L’histoire peut être vue comme une version alternative, extrêmement pessimiste, du Rambo de Ted Kotcheff : Aaron (Benicio del Toro, reptilien et effrayant comme jamais) est un troufion formé à toutes les formes de combat rapproché, une force de l’ombre que des missions d’assassinat répétées à l’étranger ont fait disjoncter. A son retour en Amérique, dans les forêts de l’État de Washington, l’ancien soldat traumatisé se volatilise et se transforme en tueur en série utilisant son « savoir-faire » pour éliminer les chasseurs du coin. Son ancien employeur n’a d’autre choix, pour éviter d’autres victimes, que de faire appel à l’un des formateurs d’Aaron, un ancien gradé lui aussi retiré du monde, LT Bonham (Tommy Lee Jones, qui travaillait alors pour la seconde fois avec Friedkin). Le mentor et l’ancien élève dévoyé jouent alors au chat et à la souris, une traque qui ne peut déboucher que sur un ultime affrontement, avec un Aaron passé de l’autre côté de la raison…
Deux chasseurs sachant chasser
Dans Traqué, Friedkin prend tous les risques pour faire passer son message : en montrant l’horreur la plus vile (les exactions au Kosovo en ouverture) et le réalisme sanglant des combats à l’arme blanche (le sang coule comme rarement à chaque blessure, comme dans un film d’horreur), Friedkin entend prouver que l’humain n’a de civilisé que le nom, qu’il suffit qu’il soit confronté au visage animal de ses homologues pour laisser parler la bête qui est en lui. Pas étonnant en conséquence que tous les décors de Traqué ne soient prétexte qu’à une variante géographique de ce qui fait l’essence du film : la poursuite. A la manière évidente du Fugitif (impression renforcée par la présence de Tommy Lee Jones, toutefois plus mutique, dans le rôle du chasseur), chaque séquence est en équilibre sur la suivante, le schéma narratif consistant à faire s’arrêter notre bad guy dans un endroit donné (fourgon, maison, forêt) pour l’en faire s’échapper par n’importe quel moyen (souvent brutal). De ce choix opéré par Friedkin découle deux choses contradictoires mais uniques : en basant son film sur l’idée d’échappatoire perpétuel (Aaron fuit en quelque sorte la sauvagerie qui l’a traumatisé au début), il en fait un tour de montagnes russes qui surpasse de pas mal d’encablures la majorité de la production de la même époque. D’un autre côté, en expurgeant le scénario de tout dialogue superflu et en dégraissant les personnages secondaires, il prend le risque de limiter le film à cet enchaînement de sensations fortes, sans véritables conséquences.

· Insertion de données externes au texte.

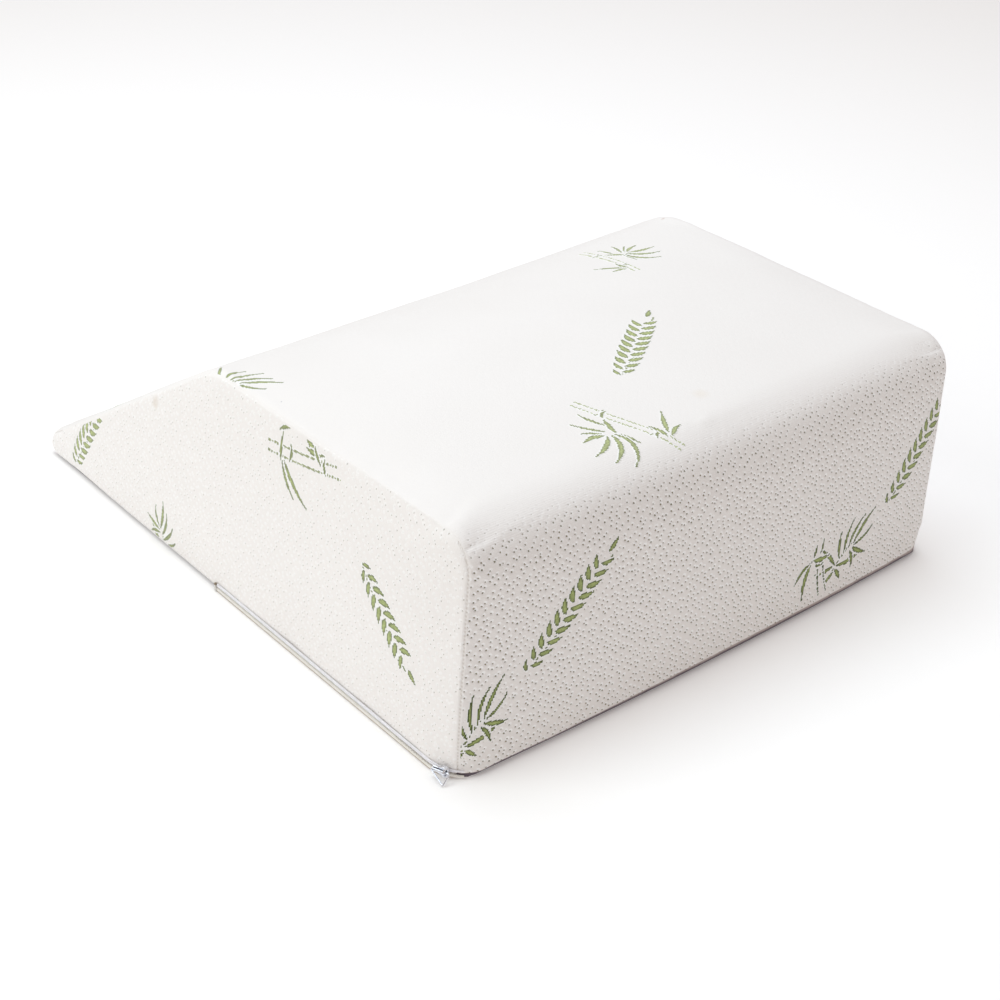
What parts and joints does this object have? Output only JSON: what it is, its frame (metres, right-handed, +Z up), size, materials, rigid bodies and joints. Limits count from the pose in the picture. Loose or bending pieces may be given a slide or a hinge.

« En mettant en scène une série B d’exploitation avec son style sur le vif et heurté, Friedkin a livré un film possédé, touchant à l’abstraction. «
Pourtant, il est évident que les raisons qui font courir nos deux anti-héros les font sortir du cadre classique propre, par exemple, au Fugitif : LT Bonham, en tant qu’ancien instructeur d’Aaron, n’est pas juste chargé de mettre fin aux meurtres perpétrés par son ancien protégé. Il doit prendre en compte la folie qu’il a lui-même engendré chez un soldat surentraîné mais privé de repères moraux, et la digérer, pour éradiquer le remords qui l’a poussé hors du monde – Traqué fait preuve d’une étonnante prescience à ce titre, les USA ayant été à partir des années 2000 englués dans des conflits sans fin à l’étranger, le plus souvent pour des raisons totalement amorales. Aaron, s’il fait preuve d’une troublante humanité dans sa macabre fuite en avant (il a failli avoir une « vraie » famille, il écrit des lettres à LT), est livré à son propre instinct, son entraînement l’ayant privé de raison sociale – il ne parle quasiment pas pendant le film, ce qui pousse le cinéaste à le cadrer comme une véritable machine à tuer à la Terminator. De là à dire que Friedkin fustige la folie belliciste de l’armée américaine – qui forme comme beaucoup de grandes puissances des gens à tuer le plus atrocement possible -, il n’y a qu’un pas qu’on a bien envie de franchir (avant de se rappeler le bien plus polémique, voire indéfendable, Enfer du Devoir). En mettant en scène ce qui peut être résumé comme une série B d’exploitation, avec le style sur le vif et heurté qui avait fait sa réputation, Friedkin a livré un film possédé, sous-estimé (les critiques de l’époque furent aussi assassines que le couteau de Benicio), touchant à l’abstraction et pourtant limpide dans ses ambitions.